2. Willingness to Share and Grow Together

My hat goes off to Valley folks: they really care about each other in a way that I don’t see happening in Asia. Putting Apple aside, you’d just have to spend a few hours on Quora and its startups topic and you’ll see how much people are willing to divulge about how to do startup, startup culture, and the trials and tribulations of being a founder. Valley people, nurtured in the heart of the laid back culture of California, have grown to share and help each other.
In Asia, we certainly see pockets of this, with mentorship becoming an imperative, but Asian culture is held back profoundly by not only an immaturity in how to work together but also a defensiveness in competing. If you fly around Asia meeting startup communities, you’ll slowly start to hear of all the dramas that torment each. Fundamentally, this prevents the kind of growth we see in the Valley. There, it’s profoundly swept away by the sheer size of the community and the overwhelming sense that everyone should help each other so all can win. It’s ultimately all about win-win.

3. Failure as a Rite of Passage

People have been harping on this one repeatedly, and it’s for a good reason. Failure, across Asia, remains a stigma. As angel investor Dave McClure said in Japan, “Someone in a high position has to publicly fail so that other people can learn how to do it.” Nobody wants to fail and it’s inextricably tied to long-held Asian culture. In other words, it’s not going away anytime soon.

4. Everybody Wants to Help Everybody

With almost every person I met on this trip, whether it be a startup or an investor or a journalist, everyone offered to help me in some way. And I noticed very quickly that they also offered to help everyone they met.
As competitive as Asia is, offering your help to someone else can also mean doing favors for a potential enemy. But people are unable to see past that and look at the long-term benefits.

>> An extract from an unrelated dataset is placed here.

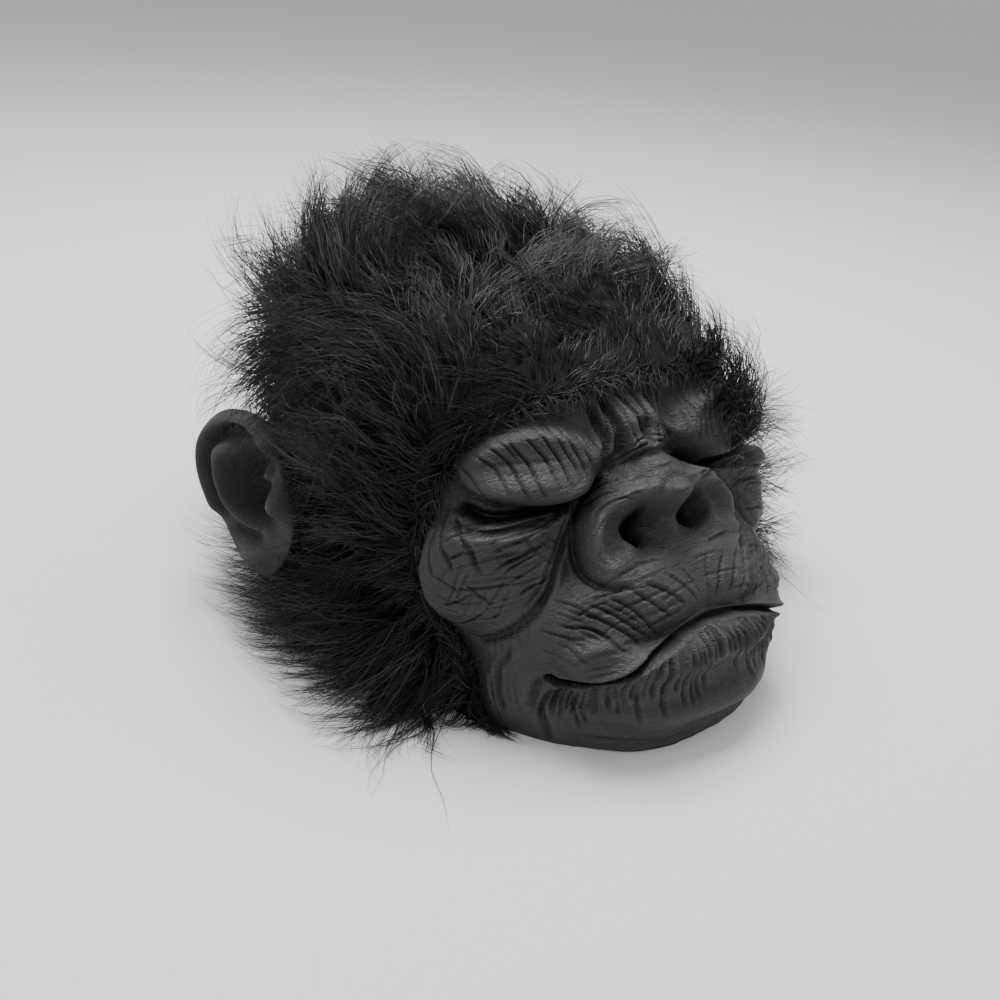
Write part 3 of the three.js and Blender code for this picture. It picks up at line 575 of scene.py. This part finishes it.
def faceSurface(columns, rows, wall):
    across, level = faceChart(columns, rows)
    points, out, fine = faceRaise(across, level, not wall)
    if wall:
        points = points - out * wall
    placed = leaned(points)
    foot = placed[:1, :, 2]  # the lowest row lies flat on the surface
    lowered = np.clip(1 - np.arange(rows + 1)[:, None] / (rows * 0.06), 0, 1)
    placed[..., 2] -= foot * smooth(lowered)
    return placed, fine, np.stack([across, level, 0 * level], -1)


def gridMesh(bm, columns, rows, points, inward=False):
    made = bmesh.ops.create_grid(bm, x_segments=columns, y_segments=rows, size=1.0)["verts"]
    made.sort(key=lambda v: (round(v.co.y * rows), v.co.x))
    for vert, place in zip(made, points.reshape(-1, 3).tolist()):
        vert.co = place
    if inward:
        bmesh.ops.reverse_faces(bm, faces=list({f for v in made for f in v.link_faces}))
    return made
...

5. The Valley Is a Land of Layers

Every time I visit the United States, it looks exactly the same. The landscape hasn’t changed much except for a few new Starbucks and a new building or statue here and there. Offices still have landline phones and people still drive cars on the same exact highways. Everything is like clockwork. It’s this firm foundation that Valley startups can build on top of.
Uber is a great example of this. It takes existing resources and people, and fashions a business model that sits perfectly on top of the infrastructure that already exists.
In Asia, especially developing Asia, forget about infrastructure. Forget about widespread usage of landlines and aligned highways. Asian startups are building for a land without layers, so they are forced to be the layers themselves. Texting is one beautiful example of how Asia leapfrogged landlines into new technologies that the Western world has only caught up to in the last few years. And today, we’re seeing unique examples of this withpayment, logistics and ecommerce at the forefront.

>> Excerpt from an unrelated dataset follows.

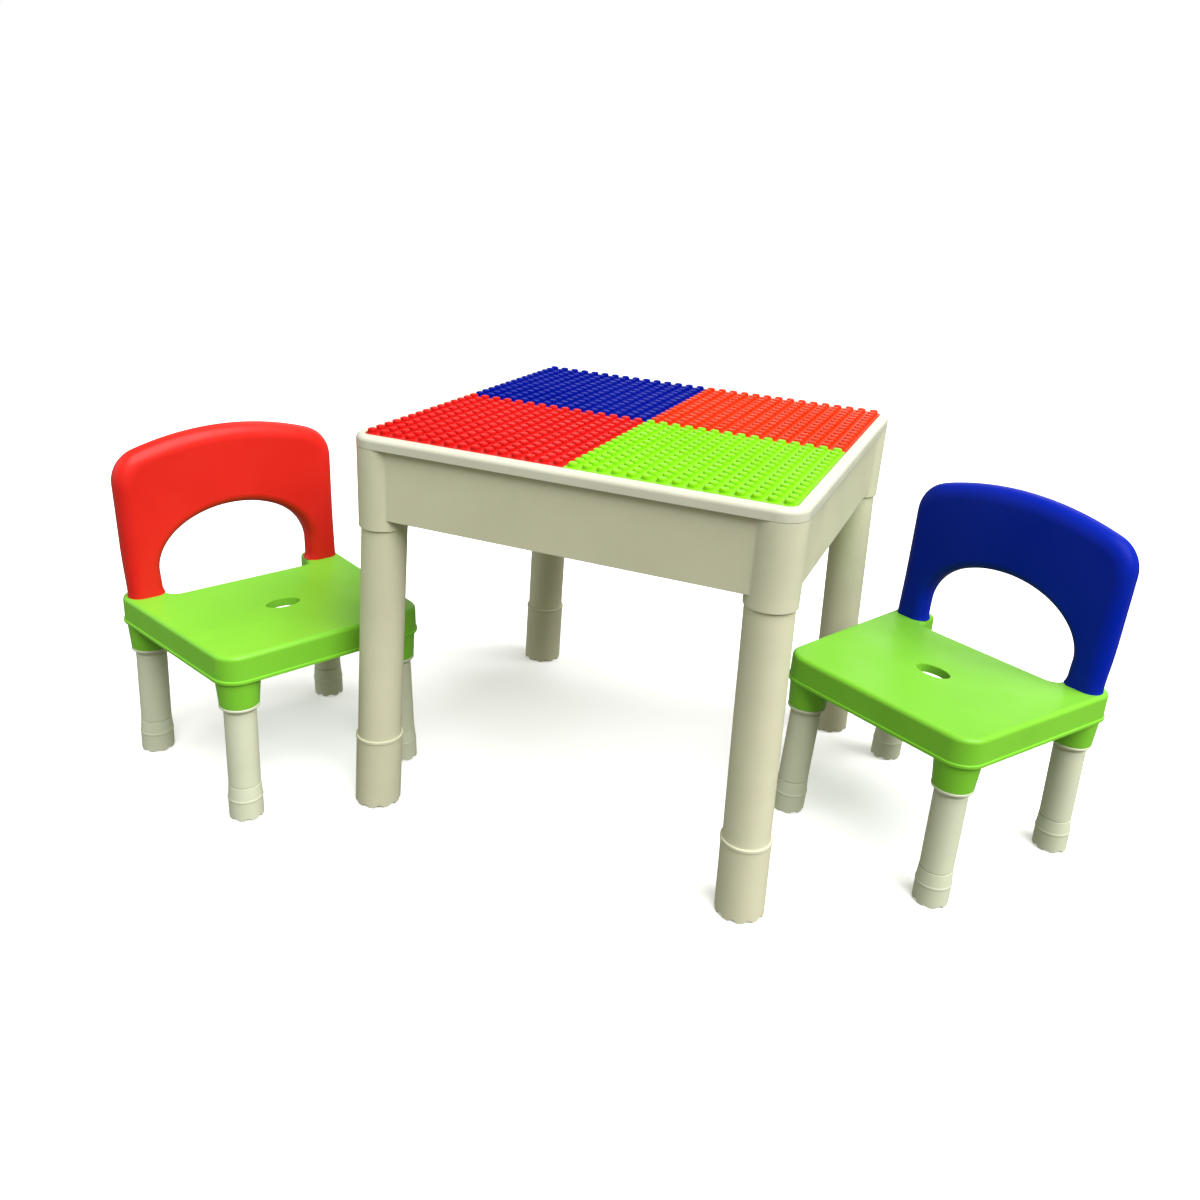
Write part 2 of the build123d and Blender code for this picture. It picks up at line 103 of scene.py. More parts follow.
def piece(name, bm, place, body, material, slot, *stands_for):
    """Turns a bmesh into a smooth-shaded piece that rides on a body and stands for CAD nodes."""
    bmesh.ops.recalc_face_normals(bm, faces=bm.faces)
    mesh = bpy.data.meshes.new(name)
    bm.to_mesh(mesh)
    bm.free()
    mesh.transform(place)
    mesh.shade_smooth()
    mesh.set_sharp_from_angle(angle=math.radians(38))
    mesh.materials.append(material)
    obj = bpy.data.objects.new(name, mesh)
    bpy.context.collection.objects.link(obj)
    weighted = obj.modifiers.new("flat faces stay flat", "WEIGHTED_NORMAL")
    weighted.keep_sharp = True
    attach(obj, body)
    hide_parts(*stands_for)
    return obj


def ring(bm, points):
    return [bm.verts.new(p) for p in points]


def bridge(bm, a, b):
    for i in range(len(a)):
        j = (i + 1) % len(a)
        bm.faces.new((a[i], a[j], b[j], b[i]))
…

6. Valley Startups Create Problems to Solve Because They Don’t Have Any Problems

First-world problems include not getting your eggs the way you want them and taking just a few more minutes to get a cab than you wanted to. If you watch American travelers going through Asia, it’s even more vivid. They shout and complain about things the locals take as normal. While chatting with Kevin Chen from Technode, he remarked on Spinlister, a new startup that was present at Disrupt, which is an Airbnb for bicycles. “They’re looking for problems to solve.”
In Asia, we’ve got more problems than we can bargain for. There’s so many low hanging fruit for startups to pick that most of them are rotten.

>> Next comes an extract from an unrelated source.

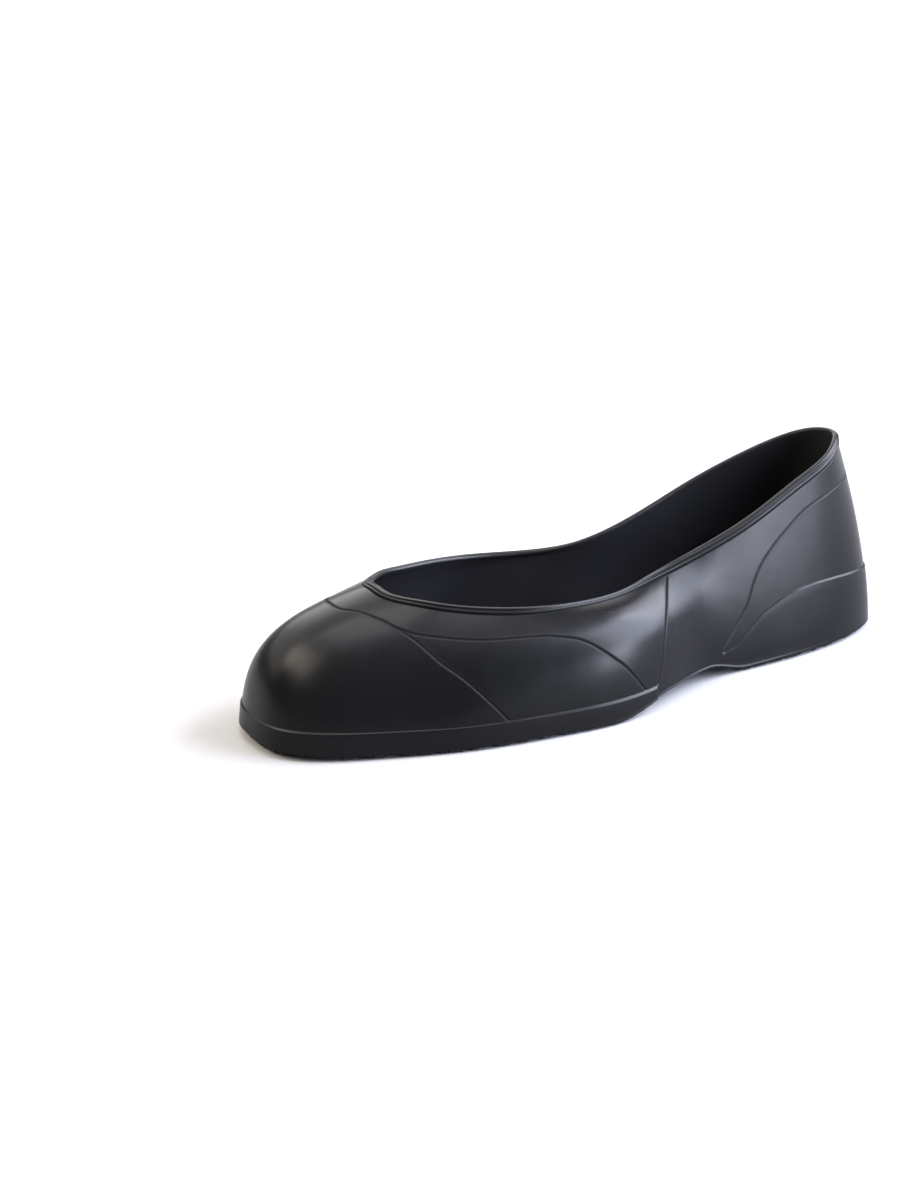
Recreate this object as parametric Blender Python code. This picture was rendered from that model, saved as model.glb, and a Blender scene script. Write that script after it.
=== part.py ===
"""Low rubber overshoe for the left foot, pulled on over a street shoe.

The form is a wall drawn around a last.  Short tables give the sole's outline, the collar and
the wall's fullness, one row for each station from toe to heel, and a periodic spline joins them.
Rows, widths and heights are in millimetres from the toe tip, the middle line and the floor.
The parent empty carries the shoe to its frame: toe towards -Y, lateral side +X, floor at Z = 0.
"""

from math import ceil, radians

import bmesh
import bpy
import numpy as np

MM = 0.001

# Driving dimensions, millimetres
LENGTH = 305.0          # the upper's foot, toe tip to heel back
WALL = 2.0              # rubber of the upper
PROUD = 0.9             # foxing and heel band stand out from the upper by this
GAP = 0.3               # between neighbouring pieces
TREAD = 2.0             # depth of the tread fields
PANEL_RISE = 0.5        # the arch panel lies this much above the lugs' level
TREAD_INSET = 1.0       # the tread fields end this far inside the outline
TOE_SPRING = 2.0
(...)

7. The Ecosystem Dreams Really, Really Big

I first considering stating that “founders dream really, really big” when I remembered that Mark Zuckerberg just wanted to have a social network for college kids in the early days. And as Paul Graham stated, starting with a small problem actually pays off in the longer term. So, in a lot of ways, it’s the entire ecosystem around these founders that ends up dreaming big.

The Bubble and the Ocean

Everything in this world is a double-edged sword. Silicon Valley’s bubble is also its greatest asset. All of these elements come together to make the Valley the engine it is today. Loo Cheng Chuan, head of Singtel’s Local Life and Group Digital Life, had some penetrating insights into where Silicon Valley has an edge over Asia, and it’s all too true. On the other hand, the Valley’s bubble leaves it a bit isolated. After all, when Americans think of the World Series, it’s really just the United States and Canada.
With Asia, its time is coming. There are only about four Asian cities that are globally significant in the worldwide startup ecosystem. But the foundation is compelling. Asian startups are forced to swim in an ocean to survive. It’s the ones that can swim fast that make it.